When you message a seller in August offering to take a bulky pair of ski boots off their hands, they are usually thrilled to see them go. You can easily request that they waive the shipping fee entirely, and they will likely agree just to get the heavy plastic monstrosities out of their living room.
Decoding Seller Store Newsletters
Big volume sellers operate actual branded storefronts within the platform. They treat their operation like a traditional retail business, which means they maintain subscriber lists.
If you find a seller who consistently stocks items you love—whether that is antique tools, refurbished laptops, or rare vinyl records—click the little heart icon to save them as a favorite seller. Make sure you opt-in to receive their promotional emails.
These sellers regularly blast out exclusive, private coupon codes to their followers to drum up sales during slow weekends. You might get a message on a Friday afternoon offering 15% off their entire store, or a code for complimentary shipping on orders over fifty dollars. These codes are not public. Casual browsers will never see them. You only get access to this VIP pricing tier by actively curating your favorite sellers list.

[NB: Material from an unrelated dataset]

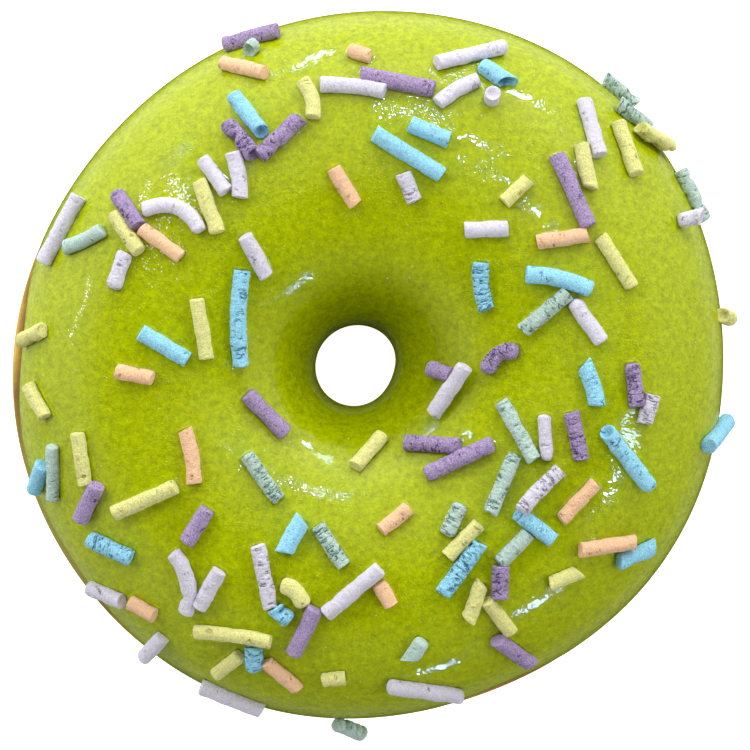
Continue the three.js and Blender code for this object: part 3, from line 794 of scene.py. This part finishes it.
def paste_material(name, hex_colour, slit_shade_colour, pitting):
    """Sugar paste: chalky and quite matt, with a powdery grain and fine pits, and painted shade that
    darkens its colour down in its slits, pits and hollow ends."""
    paste, tree, shader = new_material(name + " sugar paste")
    grain = add(tree, "ShaderNodeAttribute", attribute_name="grain").outputs["Vector"]
    cracking, tone, set_in = (add(tree, "ShaderNodeAttribute", attribute_name=key).outputs["Fac"]
                              for key in ("cracking", "tone", "set_in"))
    powder = add(tree, "ShaderNodeTexNoise",
                 {"Vector": grain, "Scale": per_mm(0.17), "Detail": 2, "Roughness": 0.7})
    cloud = add(tree, "ShaderNodeMapRange", {
        "Value": powder, "From Min": 0.25, "From Max": 0.75,
        "To Min": 0.97 - 0.5 * pitting, "To Max": 0.97 + 0.5 * pitting,
    })
    bright = add(tree, "ShaderNodeMath", {0: tone, 1: 0.04, 2: cloud}, operation="MULTIPLY_ADD")
    plain = add(tree, "ShaderNodeMix", {0: 1.0, 6: linear(hex_colour), 7: bright},
                data_type="RGBA", blend_type="MULTIPLY")
    pores = add(tree, "ShaderNodeTexNoise",
                {"Vector": grain, "Scale": per_mm(0.3), "Detail": 2, "Roughness": 0.6})
    pits = add(tree, "ShaderNodeMapRange",
               {"Value": pores, "From Min": 0.58, "From Max": 0.72, "To Max": 0.6 * pitting})
    # Painted shade: in hollow ends, pits and slits the colour darkens towards the slit colour.
    depth = add(tree, "ShaderNodeMath", {0: set_in}, operation="ABSOLUTE")
    inside = add(tree, "ShaderNodeMath", {0: depth, 1: 1.2 / MM, 2: pits}, operation="MULTIPLY_ADD")
    hollow = add(tree, "ShaderNodeMath", {0: inside, 1: slits(tree, grain, cracking)},
                 operation="MAXIMUM", use_clamp=True)
    shade = add(tree, "ShaderNodeMath", {0: hollow, 1: 0.88}, operation="MULTIPLY")
    with_painted_shade = add(tree, "ShaderNodeMix", {0: shade, 6: plain.outputs[2], 7: linear(slit_shade_colour)},
               data_type="RGBA")
    folds = add(tree, "ShaderNodeMath", {0: wrinkles(tree, grain, cracking), 1: 0.07}, operation="MULTIPLY")
    grainy = add(tree, "ShaderNodeMath", {0: powder, 1: 0.2, 2: folds}, operation="MULTIPLY_ADD")
    height = add(tree, "ShaderNodeMath", {0: hollow, 1: -0.12, 2: grainy}, operation="MULTIPLY_ADD")
    relief = add(tree, "ShaderNodeBump", {"Height": height, "Strength": 1.0, "Distance": MM})
    fill(tree, shader, {"Base Color": with_painted_shade.outputs[2], "Roughness": 0.85, "IOR": 1.4,
                        "Specular IOR Level": 0.0, "Normal": relief})
    return paste


# The paste's colour, the colour of painted shade down in a slit, pit or hollow end, and how strongly it is
# pitted and powdery.
paste_colours = {
    "violet": ("#B19CC4", "#412C58", 1.15),
    "blue": ("#A2E1FC", "#2B6885", 0.72),
    "mint": ("#C4DCD2", "#4C7E6D", 0.62),
    "lemon": ("#EBE999", "#A8A44A", 0.55),
    "peach": ("#FDD0A7", "#B06A48", 0.40),
    "lilac": ("#E4E0EE", "#8A7E92", 0.42),
}
rod_sizes = {"Sides": 42, "Lump height": 0.4 * MM, "Wrinkle height": 0.055 * MM, "Slit depth": 0.14 * MM}

rolling = rods_tree()
sockets = rolling.interface.items_tree
identifiers = {socket.name: socket.identifier for socket in sockets if socket.in_out == "INPUT"}
for name, rows in sprinkles.items():
    lines = new_object(name + "_lines", rod_lines(name, rows))
    modifier = lines.modifiers.new("rolling", "NODES")
    modifier.node_group = rolling
    modifier[identifiers["Material"]] = paste_material(name, *paste_colours[name])
    for key, value in rod_sizes.items():
        modifier[identifiers[key]] = value
    mesh = bpy.data.meshes.new_from_object(lines.evaluated_get(bpy.context.evaluated_depsgraph_get()))
    bpy.data.objects.remove(lines)
    piece = new_object(name + "_sprinkles", mesh)
    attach(piece, "root")
    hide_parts("icing")

# How far each place of the icing is from the nearest sprinkle, for the collar of glaze round it.
collar_reach = 3.0  # further off than this doesn't matter
curve_steps = 9  # points along a rod's middle line
gap_to_rod = np.full(len(icing_corners), collar_reach)
for name, rows in sprinkles.items():
    for row in rows:
        radius = row[7] if len(row) > 7 else sprinkle_radius[name]
        first, control, last = (np.array(corner) for corner in rod_curve(radius, *row[:7]))
        t = np.linspace(0, 1, curve_steps)[:, None]
        line = on_curve(t, first, control, last)
        low, high = line.min(axis=0) - collar_reach - radius, line.max(axis=0) + collar_reach + radius
        near = np.flatnonzero(np.all((icing_corners > low) & (icing_corners < high), axis=1))
        for start, end in zip(line[:-1], line[1:]):
            length = np.linalg.norm(end - start)
            from_start = icing_corners[near] - start
            along = from_start @ (end - start) / length
            from_line = np.sqrt(np.maximum(0, np.sum(from_start ** 2, axis=1) - along ** 2))
            past_end = np.maximum(0, np.maximum(-along, along - length))
            away = np.hypot(np.maximum(0, from_line - radius), past_end)
            gap_to_rod[near] = np.minimum(gap_to_rod[near], away)
store(icing.data, "gap", gap_to_rod)

# The floor: a plain pale sheet under the doughnut. It is hidden from mirrored and diffuse rays, so
# the glaze mirrors the room's darker lower half instead, and the sheet doesn't light the flanks.
floor_reach = 4.0  # from the doughnut to the sheet's sides, in metres
mesh = bpy.data.meshes.new("floor")
floor_corners = [(floor_reach * x, floor_reach * y, 0) for x, y in ((-1, -1), (1, -1), (1, 1), (-1, 1))]
mesh.from_pydata(floor_corners, [], [(0, 1, 2, 3)])
floor = new_object("floor", mesh)

# Matt white sheet: it glows, so that it is evenly white and no shadow shows on it.
sheet, tree, shader = new_material("matt white sheet")
fill(tree, shader, {"Base Color": linear("#D8D8D8"), "Roughness": 0.9,
                    "Emission Color": linear("#FFFFFF"), "Emission Strength": 1.0})
floor.data.materials.append(sheet)
floor.visible_glossy = False
floor.visible_diffuse = False
floor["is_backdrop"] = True

# The light: a pale room that is brightest low down and towards the back, dim overhead and dark
# underfoot, with a soft window high at the back. Directions are right, back and up.
world = bpy.data.worlds.new("pale room")
bpy.context.scene.world = world
world.use_nodes = True
tree = world.node_tree
direction = add(tree, "ShaderNodeTexCoord").outputs["Generated"]
up = add(tree, "ShaderNodeSeparateXYZ", {0: direction}).outputs["Z"]
overhead = add(tree, "ShaderNodeMapRange",
               {"Value": up, "From Min": 0.5, "From Max": 0.9, "To Min": 1.0, "To Max": 0.06},
               interpolation_type="SMOOTHSTEP")
back = add(tree, "ShaderNodeVectorMath", {0: direction, 1: (-0.26, 0.97, 0)}, operation="DOT_PRODUCT")
to_back = add(tree, "ShaderNodeMapRange",
              {"Value": back.outputs["Value"], "From Min": -0.9, "To Min": 0.22, "To Max": 2.12})
below = add(tree, "ShaderNodeMapRange", {"Value": up, "From Min": -0.05, "From Max": 0.1, "To Min": 0.8})
underfoot = add(tree, "ShaderNodeMapRange",
                {"Value": up, "From Min": -0.95, "From Max": -0.7, "To Min": 0.03})
low_down = add(tree, "ShaderNodeMath", {0: underfoot, 1: below}, operation="MULTIPLY")
up_down = add(tree, "ShaderNodeMath", {0: overhead, 1: low_down}, operation="MULTIPLY")
strength = add(tree, "ShaderNodeMath", {0: up_down, 1: to_back}, operation="MULTIPLY")
high_back = add(tree, "ShaderNodeVectorMath", {0: direction, 1: (0.15, 0.55, 0.82)},
                operation="DOT_PRODUCT")
window = add(tree, "ShaderNodeMapRange",
             {"Value": high_back.outputs["Value"], "From Min": 0.74, "From Max": 0.94, "To Max": 0.85},
             interpolation_type="SMOOTHSTEP")
lit = add(tree, "ShaderNodeMath", {0: strength, 1: window}, operation="ADD")
fill(tree, tree.nodes["Background"], {"Strength": lit, "Color": linear("#FFFFFF")})

# Lamps round the doughnut. The soft ones light it and aren't mirrored. The glints are mirrored in
# the glaze, as its highlights, and don't light it. Azimuths, elevations and angles are in degrees.

lamp_distance = 0.6  # in metres


def hang(name, azimuth, elevation, half_length, half_width, slope, radiance):
    """An oval lamp that faces the doughnut. Its half length and half width are the angles at which
    the doughnut sees them, and its length runs level where the slope is 0."""
    length, width = (2 * lamp_distance * math.tan(math.radians(half)) for half in (half_length, half_width))
    data = bpy.data.lights.new(name, "AREA")
    data.shape = "ELLIPSE"
    data.size, data.size_y = length, width
    data.energy = radiance * math.pi * math.pi / 4 * length * width  # pi times radiance times area
    lamp = new_object(name, data)
    a, e = math.radians(azimuth), math.radians(elevation)
    towards = Vector((math.cos(a) * math.cos(e), math.sin(a) * math.cos(e), math.sin(e)))
    level = Vector((-math.sin(a), math.cos(a), 0))
    along = level * math.cos(math.radians(slope)) + towards.cross(level) * math.sin(math.radians(slope))
    lamp.matrix_world = Matrix((along, towards.cross(along), towards)).transposed().to_4x4()
    lamp.location = towards * lamp_distance
    lamp.visible_camera = False
    return lamp


soft_lamps = [  # azimuth, elevation, half angle, radiance
    (62, 24, 8, 7.0),
    (-20, 40, 8, 8.5),
    (-51, 20, 8, 4.8),
    (-83, 10, 8, 4.8),
    (100, 12, 8, 5.8),
    (142, 45, 8, 8.0),
    (168, 33, 8, 2.4),
]
for number, (azimuth, elevation, half_angle, radiance) in enumerate(soft_lamps):
    lamp = hang(f"soft lamp {number}", azimuth, elevation, half_angle, half_angle, 0, radiance)
    lamp.visible_glossy = False

glints = [  # azimuth, elevation, half length and half width, the length's slope, radiance
    (101, 11, 8, 2.1, 60, 30),
    (63.5, 24, 4.2, 2.6, 10, 42),
    (75, 28, 4, 3, 20, 20),
    (79, 59, 1.9, 1.1, 0, 150),
    (65, 65.5, 0.8, 0.8, 0, 120),
    (50, 76, 0.8, 0.8, 0, 130),
    (-16.3, 50, 7.5, 1.1, 82, 36),
    (-24, 50.5, 2.5, 0.9, 80, 110),
    (-55, 30, 3.2, 1.3, -20, 90),
    (-75.5, 9, 3, 2, 0, 55),
    (140, 57, 1.5, 1, 0, 60),
    (132, 33, 2, 0.2, 0, 250),
]
for number, row in enumerate(glints):
    lamp = hang(f"glint lamp {number}", *row)
    lamp.data.color = linear("#BCD8FF")[:3]  # a little blue, as daylight is
    lamp.visible_diffuse = False

# The camera looks straight down from well above.
sensor = 36
shown_width = 0.09375  # at the waist's height, in metres
half_pixel = shown_width / 750 / 2
camera_height = 1.2  # above the waist
data = bpy.data.cameras.new("camera")
data.sensor_width = sensor
data.lens = sensor * camera_height / shown_width
camera = new_object("camera", data)
camera.location = (half_pixel, -half_pixel, camera_height + waist_height * MM)
bpy.context.scene.camera = camera
bpy.context.scene.view_settings.view_transform = "Standard"

low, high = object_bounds()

Polite Audacity Wins the Day
Ultimately, figuring out how to get free shipping and extra discounts on eBay comes down to patience, strategic timing, and polite audacity. You have to be willing to ask for things that other people are too shy to ask for.
You cannot be rude. You cannot be demanding. If you act like an entitled jerk in the private messages, sellers will block you without a second thought. They do not need your money that badly. But if you approach the transaction as a collaborative problem to solve—a puzzle where you get a cheaper price and they get a fast, reliable, hassle-free sale—everybody wins.
Stop accepting the first number you see. Stop letting automated postage calculators dictate your bank account balance. Start watching items, start bundling your purchases, and start treating every single listing as the opening line of a negotiation.